Leadership Skills for High School Students: Every Student Should Learn

May 2, 2026

From class projects to student clubs, students develop leadership skills through teamwork, speaking, decision-making, and taking on responsibilities.

Leadership skills for high school students are not just for student council presidents. They show up in how students communicate, collaborate, and take responsibility for their work. Universities and employers consistently look for evidence of these skills. High school is the right time to start building them in a structured way.

Key Takeaways

Student leaders consistently outperform non-leaders academically: A 2024 study published in the International Journal of Sports, Management and Sciences found that students in major leadership roles achieved an average GPA of 93.52, compared to 91.49 for homeroom peers. Students with more responsibility show a more favorable attitude toward their studies.

Club and activity involvement builds leadership and boosts grades: Research published in the World Journal of Advanced Research and Reviews (2023) confirmed that involvement in clubs and organizations directly influences student leadership development. It also boosts communication skills and improves academic performance.

Early leadership experience leads to stronger career outcomes: According to the Center for Engaged Learning (2024), students who hold leadership positions are more likely to reach higher positions in their fields. They also report greater job satisfaction and more influence in their professional communities.

Why Leadership Skills Matter During High School

Leadership skills for high school students matter because they build competencies that do not develop from academic study alone. Classroom learning develops knowledge; leadership develops judgment. Students who practice leading while still in high school arrive at university with an advantage. They already know how to organize people, handle disagreement, and follow through on commitments.

Leadership Skills Every High School Student Should Build

Confidence comes first and sits at the base of every other skill. Without it, students hesitate to speak, contribute, or take initiative. Communication grows from that confidence, allowing students to express ideas clearly and listen well. Decision-making comes next, developed through clubs, projects, and group responsibilities. Teamwork is built through activities in which students rely on one another to succeed. Responsibility sits at the top, the skill that ties all the others together. The outcome captured at the bottom says it well: stronger students, better university readiness, future leaders.

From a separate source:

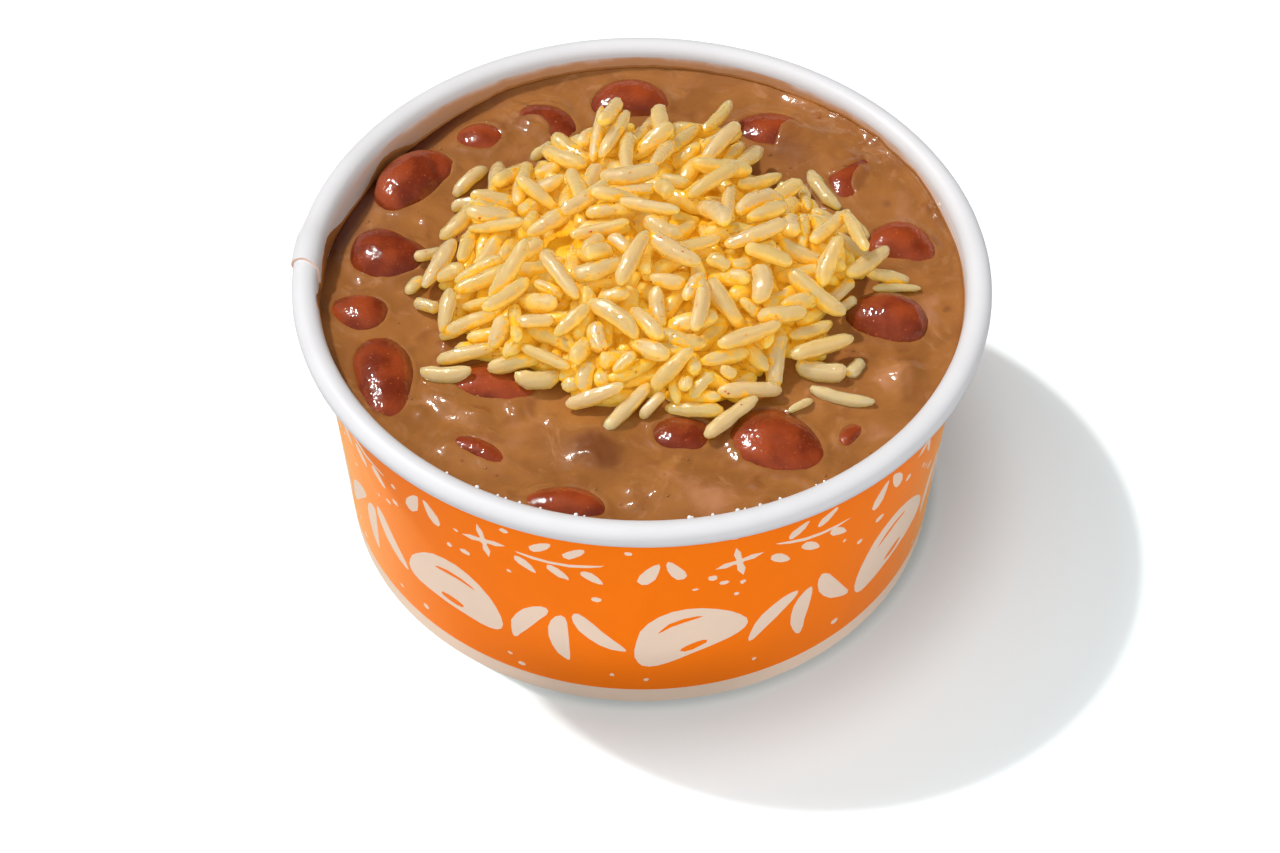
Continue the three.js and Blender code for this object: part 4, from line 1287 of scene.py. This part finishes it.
def gravy_finish():
    """Opaque tan-brown starch with cloudy streaks, bits of skin and spice, painted shadows, and a wet shine.
    """
    made, tree, shader = finish(
        "thick_gravy", paint(160, 98, 48), Roughness=0.4, Specular_IOR_Level=0.1, Coat_Weight=0.8,
        Coat_Roughness=0.1, Subsurface_Weight=0.12, Subsurface_Radius=(1.0, 0.5, 0.25),
        Subsurface_Scale=1.2 * MM,
    )
    cloud = between(tree, grain_of(tree, 0.07, 5.0, 0.55, 1.2), 0.36, 0.64)
    milky = between(tree, grain_of(tree, 0.12, 6.0, 0.6, 2.5), 0.54, 0.7, 0.0, 0.7)
    uneven = between(tree, grain_of(tree, 0.35, 4.0, 0.6, 0.8), 0.3, 0.7, -0.12, 0.12)
    stain_and_shadow = maths(tree, "ADD", value_on(tree, "stain_and_shadow"), uneven)
    bits = node(tree, "ShaderNodeTexVoronoi", {
        "Vector": place_of(tree), "Scale": 0.42 / MM, "Randomness": 1.0,
    })
    draw = node(tree, "ShaderNodeSeparateColor", {0: bits.outputs["Color"]}).outputs[0]
    speck = maths(tree, "MULTIPLY", between(tree, bits.outputs["Distance"], 0.14, 0.08),
                  between(tree, draw, 0.91, 0.92))
    body = mix(tree, cloud, paint(135, 84, 40), paint(151, 97, 48))
    for share, strength, colour in (
        (milky, 1.0, (162, 110, 68)),
        (value_on(tree, "pulp"), 0.55, (124, 70, 34)),
        (value_on(tree, "film"), 0.35, (136, 78, 40)),
        (between(tree, stain_and_shadow, 0.1, 0.9, 0.0, 0.75), 1.0, (178, 122, 88)),
        # dark patches: stains and painted shade
        (between(tree, stain_and_shadow, -0.1, -0.9, 0.0, 0.8), 1.0, (104, 56, 28)),
        (value_on(tree, "thin"), 0.5, (166, 104, 54)),
        # painted shadow of the rim along the wall in the dip
        (value_on(tree, "crease"), 1.0, (84, 36, 15)),
        (speck, 0.5, (118, 54, 26)),
    ):
        body = mix(tree, maths(tree, "MULTIPLY", share, strength), body, paint(*colour))
    tree.links.new(body, shader.inputs["Base Color"])
    fine = relief(tree, shader, grain_of(tree, 1.9, 2.0, 0.6), 0.01)
    relief(tree, shader, grain_of(tree, 0.45, 3.0, 0.55, 0.8), 0.1, fine)
    return made


gravy_skin = gravy_finish()
marks = {"film": film, "crease": crease, "stain_and_shadow": stain_and_shadow, "pulp": mushy * np.clip(pulp * 3, 0, 1) * bare}
marks = {label: np.concatenate([values, under]) for label, values in marks.items()}
marks["thin"] = np.concatenate(thin)
gravy = build(
    "gravy_pool", np.concatenate(gravy_points), ring_faces(rows, GRAVY_STEPS), [gravy_skin],
    crease=80, marks=marks,
)
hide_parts("gravy")
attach(gravy, "root")

# ------------------------------------------------------------------------------ seasoning
# Ground orange and yellow spice, stirred through the rice. It clings to the grains in flecks, most
# of all where they touch.
def scatter_tree(name, material, weight, sides, rings):
    """Small uneven lumps scattered over a surface, more where a value of the surface is higher."""
    tree, given, keys = tree_with(name, {
        "Density": "Float", "Seed": "Int", "Smallest": "Float", "Largest": "Float", "Flatness": "Float",
    })
    given = given.outputs
    points = node(tree, "GeometryNodeDistributePointsOnFaces", {
        "Mesh": given["Geometry"], "Seed": given["Seed"],
        "Density": maths(tree, "MULTIPLY", given["Density"], attribute(tree, weight, "FLOAT")),
    })
    lump = node(tree, "GeometryNodeMeshUVSphere", {"Radius": 1.0, "Segments": sides, "Rings": rings})
    squashed = node(tree, "ShaderNodeCombineXYZ", {"X": 1.0, "Y": 0.8, "Z": given["Flatness"]}).outputs[0]
    shaped = node(tree, "GeometryNodeTransform", {"Geometry": lump.outputs["Mesh"], "Scale": squashed})
    smooth = node(tree, "GeometryNodeSetShadeSmooth", {"Geometry": shaped.outputs["Geometry"]})
    size = node(tree, "FunctionNodeRandomValue", {
        2: given["Smallest"], 3: given["Largest"], "Seed": given["Seed"],
    }, data_type="FLOAT")
    placed = node(tree, "GeometryNodeInstanceOnPoints", {
        "Points": points.outputs["Points"], "Instance": smooth.outputs["Geometry"],
        "Rotation": points.outputs["Rotation"], "Scale": size.outputs[1],
    })
    end_tree(tree, placed, material)
    return tree, keys


def fleck_finish(name, dark, bright, roughness):
    """Ground spice, each fleck of its own shade."""
    made, tree, shader = finish(name, bright, Roughness=roughness, Coat_Weight=0.4, Coat_Roughness=0.2)
    shade = between(tree, grain_of(tree, 0.8, 2.0), 0.35, 0.65)
    tree.links.new(mix(tree, shade, dark, bright), shader.inputs["Base Color"])
    return made


yellow_spice = fleck_finish("yellow_spice", paint(230, 146, 0), paint(248, 190, 6), 0.5)
red_spice = fleck_finish("red_spice", paint(150, 50, 12), paint(226, 92, 14), 0.5)
tree, keys = scatter_tree("scatter_yellow", yellow_spice, "dust", 4, 2)
flecks = grow("seasoning_flecks", rice, tree, keys, {
    "Density": 4.0e6, "Seed": 5, "Smallest": 0.08 * MM, "Largest": 0.26 * MM, "Flatness": 0.6,
})
tree, keys = scatter_tree("scatter_red", red_spice, "tone", 5, 3)
chili = grow("chili_flecks", rice, tree, keys, {
    "Density": 0.006e6, "Seed": 9, "Smallest": 0.12 * MM, "Largest": 0.3 * MM, "Flatness": 0.5,
})
for piece in (flecks, chili):
    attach(piece, "root")

# ------------------------------------------------------------------------------ bubbles and drops
# Pinhead bubbles and blobs of starch that stand on the gravy, and clear drops of steam that has settled
# on the rim's inner edge at the front.
tree, keys = scatter_tree("scatter_bubbles", gravy_skin, "open", 8, 5)
surface = points_of(gravy.data)
away = np.hypot(surface[:, 0], surface[:, 1])
mark(gravy.data, "open", ((away > 27) & (away < rim_line - 0.8) & (surface[:, 2] > 37)).astype(float))
bubbles = grow("gravy_bubbles", gravy, tree, keys, {
    "Density": 0.02e6, "Seed": 3, "Smallest": 0.1 * MM, "Largest": 0.34 * MM, "Flatness": 0.6,
})
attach(bubbles, "root")

DROPS = 18
DROP_SIZE = (0.14, 0.34)
DROP_LIFT = 0.12
clear, _, _ = finish("clear_drop", paint(226, 224, 224), Roughness=0.1, Coat_Weight=1.0, Coat_Roughness=0.03)
drop_draws = Draws(17)
work = bmesh.new()
for _ in range(DROPS):
    direction = math.radians(drop_draws.between(-124, -52))
    turn = math.radians(drop_draws.between(136, 158))
    size = drop_draws.between(*DROP_SIZE)
    away = roll_r + (ROLL_RADIUS + DROP_LIFT) * math.cos(turn)
    height = roll_z + (ROLL_RADIUS + DROP_LIFT) * math.sin(turn)
    at = Vector((away * math.cos(direction), away * math.sin(direction), height)) * MM
    bmesh.ops.create_icosphere(work, subdivisions=2, radius=size * MM, matrix=Matrix.Translation(at))
drops = put("rim_drops", mesh_from("rim_drops", work))
drops.data.materials.append(clear)
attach(drops, "root")

# ------------------------------------------------------------------------------ table, light and camera
# A plain white table under one high lamp in a glowing shade, from the left and behind, with soft light
# from all round.
table = bpy.data.meshes.new("table")
table.from_pydata([(-4, -4, 0), (4, -4, 0), (4, 4, 0), (-4, 4, 0)], [], [(0, 1, 2, 3)])
# How pale the table looks, how much light it throws back, which way its dark side lies, and how the
# contact shade fades from the foot outwards.
BRIGHT = (0.87, 0.95, 0.96, 1)
DULL = (0.42, 0.43, 0.44, 1)
LEE = (0.887, -0.46, 0)
SHADE_STEPS = ((0.045, 0.2), (0.06, 0.3))
table_top, tree, shader = finish("table_top", DULL, Roughness=0.9, Specular_IOR_Level=0.1)
seen = node(tree, "ShaderNodeLightPath").outputs["Is Camera Ray"]
place = place_of(tree)
off = node(tree, "ShaderNodeVectorMath", {0: place}, operation="LENGTH").outputs["Value"]
lee = node(tree, "ShaderNodeVectorMath", {0: place, 1: LEE}, operation="DOT_PRODUCT").outputs["Value"]
sharp, soft = (between(tree, off, FOOT_RADIUS * MM, end, dark, 0.0) for end, dark in SHADE_STEPS)
close = maths(tree, "MULTIPLY", maths(tree, "ADD", sharp, soft), between(tree, lee, -0.01, 0.015))
tree.links.new(mix(tree, seen, DULL, mix(tree, close, BRIGHT, BLACK)), shader.inputs["Base Color"])
table.materials.append(table_top)
floor = put("table", table)

LAMP_FROM = Vector((-0.497, 0.258, 0.828))
LAMP_COLOUR = (1.0, 0.985, 0.96)
# Strength, and how wide it looks in degrees.
LAMPS = {"key_lamp": (2.2, 3.0), "key_shade": (0.45, 9.0)}
for name, (energy, width) in LAMPS.items():
    lamp = bpy.data.lights.new(name, "SUN")
    lamp.energy = energy
    lamp.angle = math.radians(width)
    lamp.color = LAMP_COLOUR
    put(name, lamp).rotation_euler = LAMP_FROM.to_track_quat("Z", "Y").to_euler()
# The soft light's strength at the front and at the back, and how much of it shows in wet surfaces,
# whose shine comes from the lamp.
FRONT_GLOW, BACK_GLOW = 1.65, 0.14
SHEEN_SHARE = 0.1
sky = bpy.data.worlds.new("studio")
sky.use_nodes = True
tree = sky.node_tree
backdrop = tree.nodes["Background"]
backdrop.inputs["Color"].default_value = (0.98, 0.99, 1.0, 1)
sideways = node(tree, "ShaderNodeSeparateXYZ", {0: place_of(tree, "Generated")})
glow = between(tree, sideways.outputs["Y"], -0.9, 0.8, FRONT_GLOW, BACK_GLOW)
mirrored = node(tree, "ShaderNodeLightPath").outputs["Is Glossy Ray"]
glow = maths(tree, "MULTIPLY", glow, between(tree, mirrored, 0.0, 1.0, 1.0, SHEEN_SHARE))
tree.links.new(glow, backdrop.inputs["Strength"])
bpy.context.scene.world = sky
bpy.context.scene.view_settings.view_transform = "Standard"

SENSOR = 36.0
aim = Vector(view).to_track_quat("-Z", "Y").to_matrix() @ Matrix.Rotation(ROLL, 3, "Z")
lens = bpy.data.cameras.new("camera")
lens.sensor_width = SENSOR
lens.lens = FOCAL_PIXELS / FRAME[0] * SENSOR
lens.clip_start = 0.01
camera = put("camera", lens)
camera.matrix_world = Matrix.Translation(Vector(stand) * MM) @ aim.to_4x4()
bpy.context.scene.camera = camera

Confidence as the Starting Point

Confidence is the foundational leadership skill for high school students. It is not about being outspoken; it is about trusting your own thinking. Students who lack confidence often hold back ideas that could have contributed significantly. Building confidence happens through small, consistent actions: presenting in class, taking on a role, volunteering to lead. Each experience adds evidence to a student’s belief in their capacity. A school that creates these opportunities regularly produces students who enter university ready to participate, not just observe.

Why Leadership Differs From Academic Achievement

A student can earn strong grades while avoiding every leadership opportunity. That same student may struggle significantly in a university group project or job interview. Academic performance and leadership development are separate skills that reinforce each other. The research showing higher GPAs among student leaders suggests both can be built simultaneously. High schools that integrate leadership into the student experience produce graduates with both. Vega Academy’s regular day school program is structured to build both academic and leadership competencies.

Communication Skills Students Build Through Leadership

Communication is one of the first leadership skills for students that develops through practice, not instruction. You can teach a student the principles of good communication in a classroom. You cannot teach them to communicate well without putting them in situations that require it. Leadership roles create those situations consistently.

Speaking Clearly in Group Settings

Students in leadership roles regularly need to explain their thinking to others. This might be presenting a project update, running a meeting, or explaining a decision. Each of these situations requires speaking with clarity and precision under some pressure. Repeated exposure to these moments builds a skill that is often absent from purely academic programs. Students who have done this routinely before university are noticeably more confident in seminar discussions.

Listening as an Active Leadership Skill

Strong leaders listen as carefully as they speak. Understanding what team members need is as important as directing them effectively. High school projects and clubs give students regular practice in receiving feedback and adjusting. A student who has led a group and handled a disagreement well has practiced a skill most adults still find difficult. This kind of active listening is directly relevant to university group work and workplace collaboration.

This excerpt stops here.